### Available data
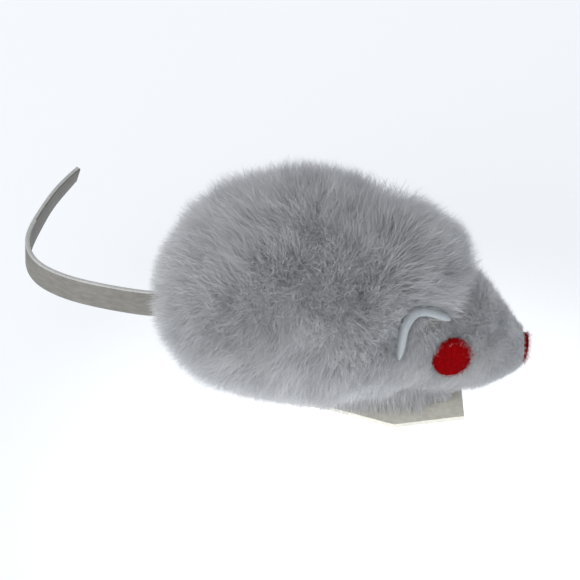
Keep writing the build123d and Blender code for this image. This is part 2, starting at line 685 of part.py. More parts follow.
governor_tooth = meshing_tooth(drive_line, INTERMEDIATE_TEETH, GOVERNOR_PINION_TEETH, GOVERNOR_BEARING)
governor_profile = gear_profile(GOVERNOR_PINION_TEETH, FINE, governor_tooth)
with BuildPart() as governor_pinion:
    with BuildSketch(upright(PINION_Y[1])):
        with Locations(GOVERNOR):
            add(governor_profile)
            Circle(GOVERNOR_STAFF_RADIUS + PRESS, mode=Mode.SUBTRACT)
    extrude(amount=PINION_Y[1] - PINION_Y[0])
governor_pinion.part.label = "governor_pinion"
export_step(governor_pinion.part, "parts/governor_pinion.step")

with BuildPart() as governor_arbor:
    rod(GOVERNOR, GOVERNOR_STAFF_RADIUS, (-PLATE_OUTSIDE - SHAFT_PROUD, PLATE_OUTSIDE + SHAFT_PROUD))
governor_arbor.part.label = "governor_arbor"
export_step(governor_arbor.part, "parts/governor_arbor.step")

with BuildPart() as governor_fly:
    rod(GOVERNOR, FLY_HUB_RADIUS, FLY_Y)
    with BuildSketch(upright(FLY_Y[1])):
        with Locations(GOVERNOR):
            Rectangle(2 * FLY_REACH, FLY_THICK)
    extrude(amount=FLY_Y[1] - FLY_Y[0])
    bore(GOVERNOR, GOVERNOR_STAFF_RADIUS + PRESS, FLY_Y)
governor_fly.part.label = "governor_fly"
export_step(governor_fly.part, "parts/governor_fly.step")

# ---------------------------------------------------------------- drive wheels
with BuildPart() as drive_axle:
    rod(AXLE, AXLE_RADIUS, (-WHEEL_Y[1] - SHAFT_PROUD, WHEEL_Y[1] + SHAFT_PROUD))
drive_axle.part.label = "drive_axle"
export_step(drive_axle.part, "parts/drive_axle.step")

for side, sign in SIDES.items():
    inner, outer = sorted((sign * WHEEL_Y[0], sign * WHEEL_Y[1]))
    dish = (outer - DISH_DEPTH, outer) if sign > 0 else (inner, inner + DISH_DEPTH)
    with BuildPart() as drive_wheel:
        rod(AXLE, RIM_RADIUS, (inner, outer))
        with BuildSketch(upright(dish[1])):
            with Locations(AXLE):
                Circle(DISH_RADIUS)
                Circle(DISH_HUB_RADIUS, mode=Mode.SUBTRACT)
        extrude(amount=dish[1] - dish[0], mode=Mode.SUBTRACT)
        bore(AXLE, AXLE_RADIUS + PRESS, (inner, outer))
    drive_wheel.part.label = f"drive_wheel_{side}"
    export_step(drive_wheel.part, f"parts/drive_wheel_{side}.step")

    with BuildPart() as tyre:
        rod(AXLE, TYRE_RADIUS, (inner, outer))
        fillet(tyre.edges().filter_by(GeomType.CIRCLE), radius=TYRE_ROUND)
        bore(AXLE, RIM_RADIUS + PRESS, (inner, outer))
    tyre.part.label = f"tyre_{side}"
    export_step(tyre.part, f"parts/tyre_{side}.step")

# ---------------------------------------------------------------- trailing wheel
pin_x, pin_y = TRAIL_PIN
wall_start = BRACKET_WALL_X - BRACKET_THICK / 2
wall_end = BRACKET_WALL_X + BRACKET_THICK / 2
with BuildPart() as trailing_bracket:
    with BuildSketch(Plane.XY.offset(BRACKET_ARM[0])):
        with BuildLine():
            arm_left, arm_right = (pin_x, BRACKET_HALF), (pin_x, -BRACKET_HALF)
            Polyline(arm_left, (wall_end, BRACKET_HALF), (wall_end, -BRACKET_HALF), arm_right)
            ThreePointArc(arm_right, (pin_x - BRACKET_HALF, 0), arm_left)
        make_face()
    extrude(amount=BRACKET_ARM[1] - BRACKET_ARM[0])
    with Locations((BRACKET_WALL_X, 0, (PLATE_TOP + BRACKET_ARM[1]) / 2)):
        Box(wall_end - wall_start, 2 * BRACKET_HALF, BRACKET_ARM[1] - PLATE_TOP)
    with Locations(((BRACKET_FOOT_X[0] + BRACKET_FOOT_X[1]) / 2, 0, PLATE_TOP + BRACKET_THICK / 2)):
        Box(BRACKET_FOOT_X[1] - BRACKET_FOOT_X[0], 2 * BRACKET_HALF, BRACKET_THICK)
    post(pin_x, pin_y, PIN_RADIUS + RUN, BRACKET_ARM[0], BRACKET_ARM[1], Mode.SUBTRACT)
    for rivet_x, rivet_y in BRACKET_RIVETS:
        post(rivet_x, rivet_y, SCREW_RADIUS, PLATE_TOP, PLATE_TOP + BRACKET_THICK, Mode.SUBTRACT)
trailing_bracket.part.label = "trailing_bracket"
export_step(trailing_bracket.part, "parts/trailing_bracket.step")

with BuildPart() as bracket_rivets:
    for rivet_x, rivet_y in BRACKET_RIVETS:
        foot_top = PLATE_TOP + BRACKET_THICK
        post(rivet_x, rivet_y, SCREW_RADIUS - PRESS, PLATE_BOTTOM, foot_top)
        post(rivet_x, rivet_y, SCREW_HEAD_RADIUS, foot_top, foot_top + SCREW_HEAD)
bracket_rivets.part.label = "bracket_rivets"
export_step(bracket_rivets.part, "parts/bracket_rivets.step")

with BuildPart() as trailing_fork:
    crown_middle = (FORK_CROWN[0] + FORK_CROWN[1]) / 2
    with Locations(((FORK_X[0] + FORK_X[1]) / 2, 0, crown_middle)):
        Box(FORK_X[1] - FORK_X[0], 2 * FORK_LEG[1], FORK_CROWN[1] - FORK_CROWN[0])
    leg_bottom = TRAIL_AXLE[1] - FORK_LEG_HALF
    leg_middle = (leg_bottom + FORK_CROWN[1]) / 2
    for sign in SIDES.values():
        with Locations((TRAIL_AXLE[0], sign * (FORK_LEG[0] + FORK_LEG[1]) / 2, leg_middle)):
            Box(2 * FORK_LEG_HALF, FORK_LEG[1] - FORK_LEG[0], FORK_CROWN[1] - leg_bottom)
    post(pin_x, pin_y, PIN_RADIUS + PRESS, FORK_CROWN[0], FORK_CROWN[1], Mode.SUBTRACT)
    bore(TRAIL_AXLE, TRAIL_AXLE_RADIUS + PRESS, (-FORK_LEG[1], FORK_LEG[1]))
trailing_fork.part.label = "trailing_fork"
export_step(trailing_fork.part, "parts/trailing_fork.step")

with BuildPart() as fork_pin:
    neck_top = BRACKET_ARM[1] + PIN_PROUD
    post(pin_x, pin_y, PIN_RADIUS, FORK_CROWN[0] - PIN_PROUD, neck_top)
    post(pin_x, pin_y, PIN_HEAD[0], neck_top, neck_top + PIN_HEAD[1])
fork_pin.part.label = "fork_pin"
export_step(fork_pin.part, "parts/fork_pin.step")

with BuildPart() as trailing_axle:
    rod(TRAIL_AXLE, TRAIL_AXLE_RADIUS, (-FORK_LEG[1] - SHAFT_PROUD, FORK_LEG[1] + SHAFT_PROUD))
trailing_axle.part.label = "trailing_axle"
export_step(trailing_axle.part, "parts/trailing_axle.step")

with BuildPart() as trailing_wheel:
    rod(TRAIL_AXLE, TRAIL_RADIUS, (-TRAIL_HALF_WIDTH, TRAIL_HALF_WIDTH))
    fillet(trailing_wheel.edges(), radius=TRAIL_ROUND)
    bore(TRAIL_AXLE, TRAIL_AXLE_RADIUS + RUN, (-TRAIL_HALF_WIDTH, TRAIL_HALF_WIDTH))
trailing_wheel.part.label = "trailing_wheel"
export_step(trailing_wheel.part, "parts/trailing_wheel.step")

# ---------------------------------------------------------------- winding key
with BuildPart() as winding_key:
    rod(ARBOR, KEY_HUB_RADIUS, KEY_HUB_Y)
    with BuildSketch(Plane.XY.offset(ARBOR[1] - KEY_WING_THICK / 2)):
        with Locations((ARBOR[0] - KEY_WING_REACH, KEY_WING_Y), (ARBOR[0] + KEY_WING_REACH, KEY_WING_Y)):
            Circle(KEY_WING_RADIUS)
        with Locations((ARBOR[0], (KEY_WEB_Y[0] + KEY_WEB_Y[1]) / 2)):
            Rectangle(2 * KEY_WING_REACH, KEY_WEB_Y[1] - KEY_WEB_Y[0])
    extrude(amount=KEY_WING_THICK)
    socket = ARBOR_SQUARE + KEY_SOCKET_PLAY
    with BuildSketch(upright(KEY_SOCKET_END)):
        with Locations(ARBOR):
            Rectangle(socket, socket)
    extrude(amount=KEY_SOCKET_END - KEY_HUB_Y[0], mode=Mode.SUBTRACT)
winding_key.part.label = "winding_key"
export_step(winding_key.part, "parts/winding_key.step")
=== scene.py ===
import json
import math

import bpy
import numpy as np
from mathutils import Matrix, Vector, kdtree


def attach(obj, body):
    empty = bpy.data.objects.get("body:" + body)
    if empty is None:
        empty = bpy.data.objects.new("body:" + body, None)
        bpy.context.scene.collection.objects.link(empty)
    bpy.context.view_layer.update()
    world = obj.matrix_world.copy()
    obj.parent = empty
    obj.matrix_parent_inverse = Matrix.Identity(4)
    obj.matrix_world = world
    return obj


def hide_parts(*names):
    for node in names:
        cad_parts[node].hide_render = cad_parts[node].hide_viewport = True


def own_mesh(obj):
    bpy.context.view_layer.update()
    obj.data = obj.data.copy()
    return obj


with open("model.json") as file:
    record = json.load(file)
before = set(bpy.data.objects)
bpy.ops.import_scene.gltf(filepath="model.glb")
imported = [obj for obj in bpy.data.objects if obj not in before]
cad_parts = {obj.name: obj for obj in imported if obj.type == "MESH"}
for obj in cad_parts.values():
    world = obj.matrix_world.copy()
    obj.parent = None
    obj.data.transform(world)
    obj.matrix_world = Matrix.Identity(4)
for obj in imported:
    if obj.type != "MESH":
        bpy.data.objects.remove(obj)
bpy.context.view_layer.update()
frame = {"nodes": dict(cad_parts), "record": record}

# Every length below is in millimetres, in the part's own frame, and MM turns it into metres.
MM = 0.001
SEED = 7

# ------------------------------------------------------------------ shape of the mouse
# Hide sections along X, under the pile: x, centre height, half width, half height
HIDE = np.array([
    (-34.2, 25.0, 2.0, 2.0),
    (-33.0, 25.4, 6.6, 6.2),
    (-30.0, 26.2, 11.6, 10.4),
    (-24.0, 27.0, 16.6, 15.0),
    (-15.0, 28.2, 20.0, 17.9),
    (-3.0, 27.8, 21.3, 19.0),
    (9.4, 25.2, 17.9, 16.7),
    (16.0, 22.6, 14.4, 15.4),
    (19.0, 20.4, 12.9, 14.4),
    (22.0, 18.5, 11.8, 12.9),
    (25.0, 17.2, 11.1, 11.5),
    (27.8, 16.9, 10.6, 11.0),
    (30.8, 15.8, 9.1, 9.3),
    (33.9, 13.8, 6.9, 7.0),
    (36.9, 12.4, 4.7, 4.8),
    (38.5, 12.2, 3.2, 3.2),
])
SKIRT = [(22.5, 7.6), (16.0, 9.1), (2.0, 9.1), (-12.0, 6.4), (-18.0, 4.7)]
SKIRT_MIDDLE = (3.0, 0.0)
SKIRT_BOTTOM = 4.3
SKIRT_TOP = 15.0

EYE_CENTRE = Vector((22.6, 12.3, 20.0))
EYE_NORMAL = Vector((0.30, 0.93, 0.20)).normalized()
EYE_RADIUS = 4.2
EYE_THICK = 1.2
EYE_DOME = 0.35
NOSE_CENTRE = Vector((38.5, 0.0, 11.7))
NOSE_NORMAL = Vector((1.0, 0.0, -0.16))
NOSE_RADIUS = 3.15
NOSE_THICK = 1.0
NOSE_DOME = 0.6
FELT_RINGS = 9
FELT_SPOKES = 48
FUZZ_BASE = 1.3
KEY_AXIS = (-2.0, 22.5)
KEY_CLEARING = 5.4

# Pile lengths and hair widths
BODY_PILE = 7.4
FACE_PILE = 2.7
BROW_PILE = 2.4
SKIRT_PILE = 3.8
LONG_HAIR_WIDTH = 0.105
SHORT_HAIR_WIDTH = 0.08
GUARD_HAIR_WIDTH = 0.085
SKIRT_HAIR_WIDTH = 0.15
STRAY_HAIR_WIDTH = 0.12
FELT_HAIR_WIDTH = 0.07
BODY_HAIRS = 230000
SKIRT_HAIRS = 20000
PIECE_STRANDS = 26000
STRAND_STEPS = 4
STRAND_POINTS = 2 * STRAND_STEPS + 1

# The long pile ends at FACE_EDGE_X low on the side, and HOOD_REACH further forward on the crown
FACE_EDGE_X = 10.5
HOOD_REACH = 13.5
HOOD_FROM_Z = 27.5
HOOD_RISE = 6.0
BLEND_AHEAD = 3.0
BLEND_WIDTH = 5.0
BROW_X = 26.5
BROW_SPREAD = 2.5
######
- The task:
The lines from the one containing "- KEY_HUB_Y[0], mode=Mode.SUBTRACT)" to the one containing "obj.matrix_world = world", both included, are to be extracted exactly; give no other line.

- Solved problem:
    extrude(amount=KEY_SOCKET_END - KEY_HUB_Y[0], mode=Mode.SUBTRACT)
winding_key.part.label = "winding_key"
export_step(winding_key.part, "parts/winding_key.step")
=== scene.py ===
import json
import math

import bpy
import numpy as np
from mathutils import Matrix, Vector, kdtree


def attach(obj, body):
    empty = bpy.data.objects.get("body:" + body)
    if empty is None:
        empty = bpy.data.objects.new("body:" + body, None)
        bpy.context.scene.collection.objects.link(empty)
    bpy.context.view_layer.update()
    world = obj.matrix_world.copy()
    obj.parent = empty
    obj.matrix_parent_inverse = Matrix.Identity(4)
    obj.matrix_world = world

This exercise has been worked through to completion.